Negli stessi giorni, la Bolivia procedeva alla nazionalizzazione di Sabsa, un'impresa spagnola che controlla i principali aeroporti del paese. Una mossa tipica del governo di Evo Morales, non disdegnata anche da Chàvez e Correa. Per non generalizzare, è necessario un caveat. Come ha specificato il presidente boliviano, la decisione non è indice di un atteggiamento pregiudizialmente ostile nei confronti delle companies private - soprattutto di quelle spagnole: "Le imprese private che investono non hanno nulla da temere, hanno il diritto di fare profitti": il problema si pone con quelle che non investono. Intervenire contro queste ultime in una fase in cui la Bolivia è tra i cinque Stati latinoamericani cresciuti di più nel 2012, mentre i problemi della Spagna sono noti, è senza dubbio più agevole.

 

Cuba ha salutato Chàvez e accolto una delegazione proveniente dagli Usa: sette membri del Congresso sono arrivati sull'isola per cercare di migliorare le relazioni bilaterali. Hanno incontrato il presidente Raúl Castro e Alan Gross, il cittadino statunitense che lavorava per Usaid arrestato nel 2009 con l'accusa di spionaggio. Non lo hanno riportato in patria (L'Avana in cambio chiede la liberazione di cinque suoi agenti dei servizi segreti arrestati a Miami nel 1998) ma sembra che la visita sia stata comunque positiva.

 

Washington potrebbe finalmente togliere Cuba dalla lista Usa degli Stati sponsor del terrorismo, che comprende anche Siria, Iran e Sudan e prevede una serie di sanzioni.
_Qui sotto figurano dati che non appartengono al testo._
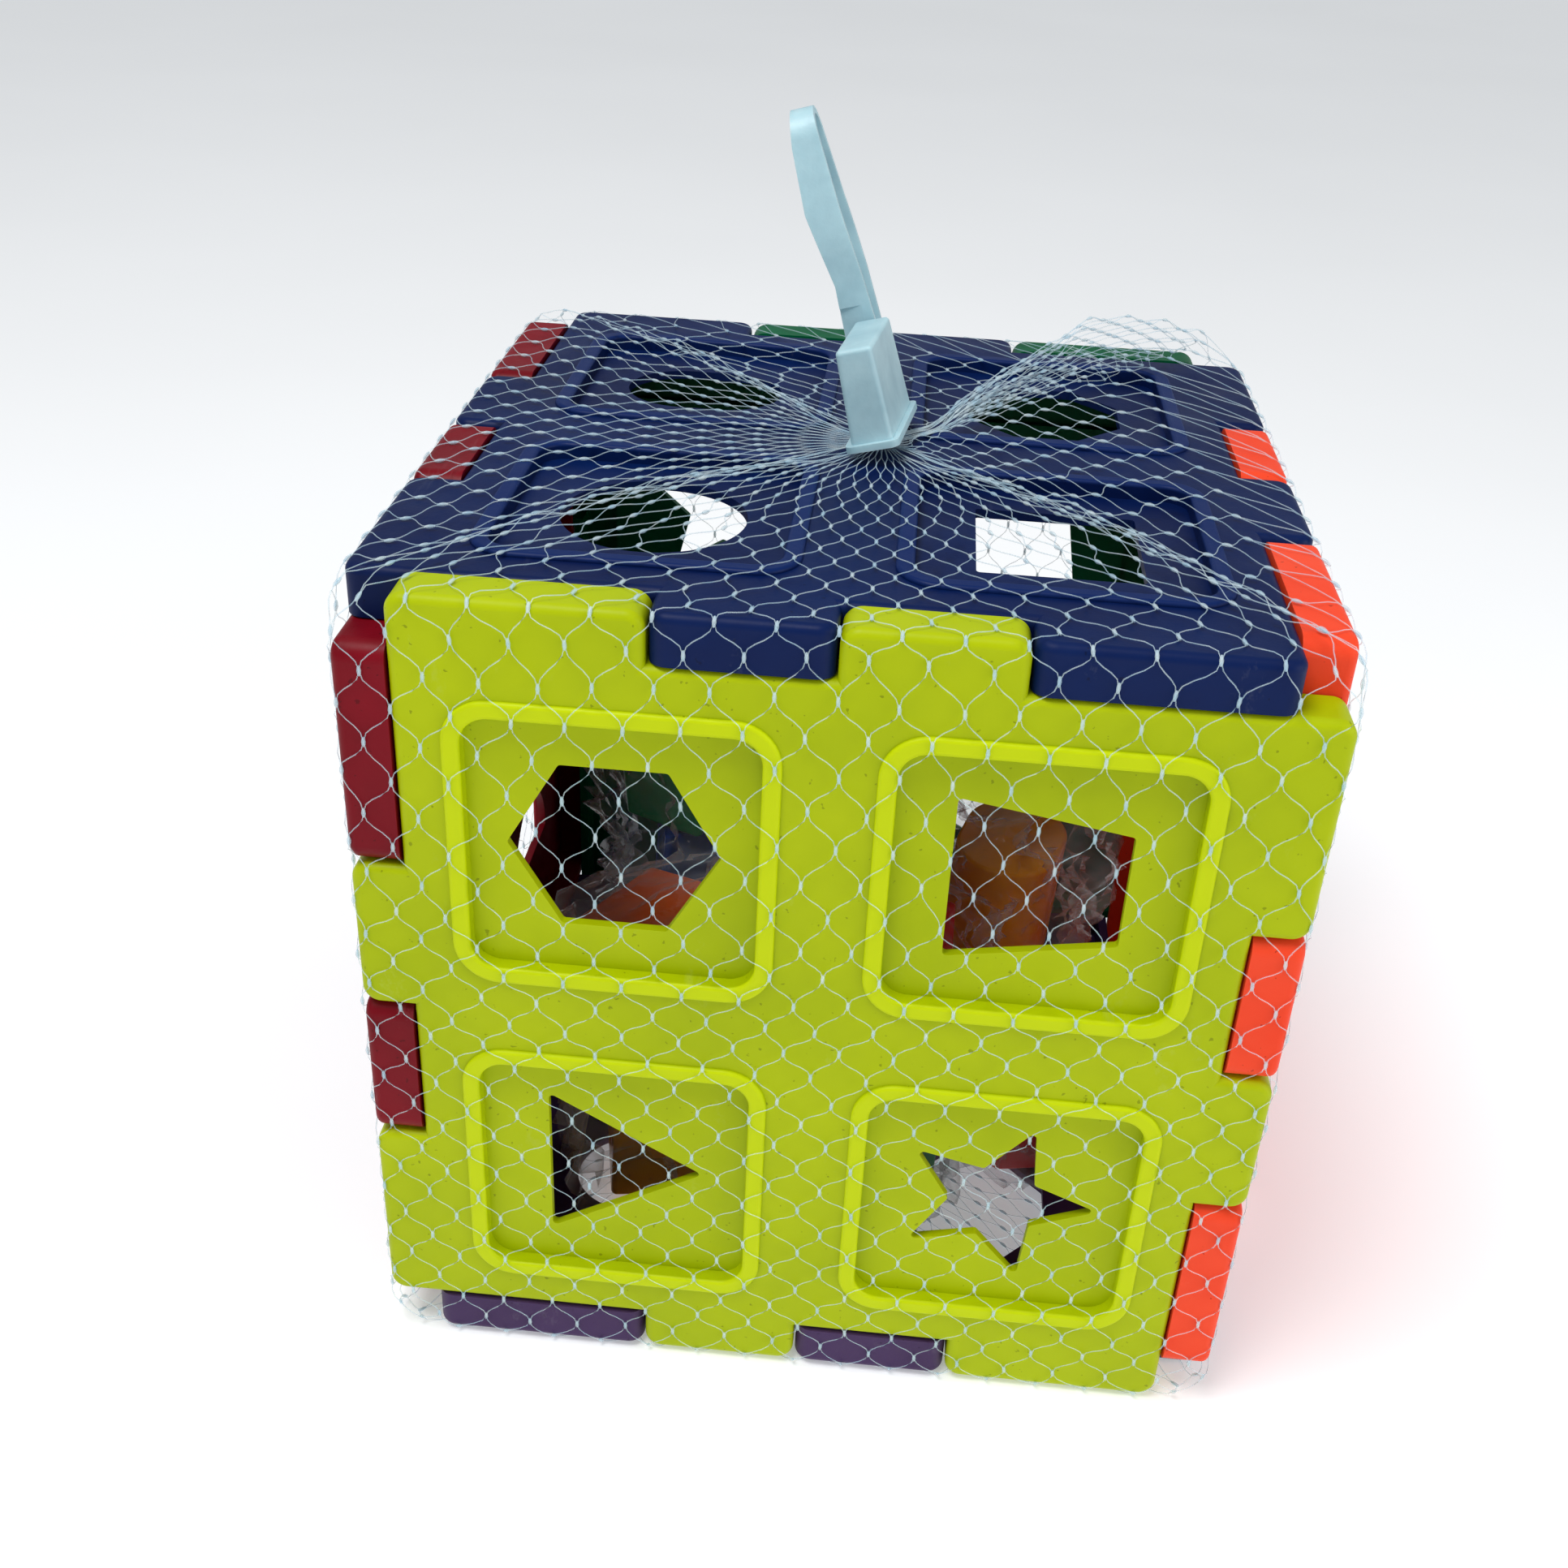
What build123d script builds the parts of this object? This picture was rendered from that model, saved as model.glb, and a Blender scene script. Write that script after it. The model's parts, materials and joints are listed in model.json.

L'isola è in questa lista dal 1982: una sua rimozione favorirebbe senza dubbio la distensione tra gli Stati Uniti e il regime dei Castro. Come scritto, non è facile ma Obama e Kerry sono gli uomini giusti per provarci.

 

Tante notizie dall'asse bolivariano in questi ultimi giorni, e una certezza: si tratta di un universo in evoluzione che non ruota solo attorno alla salute di Hugo Chàvez.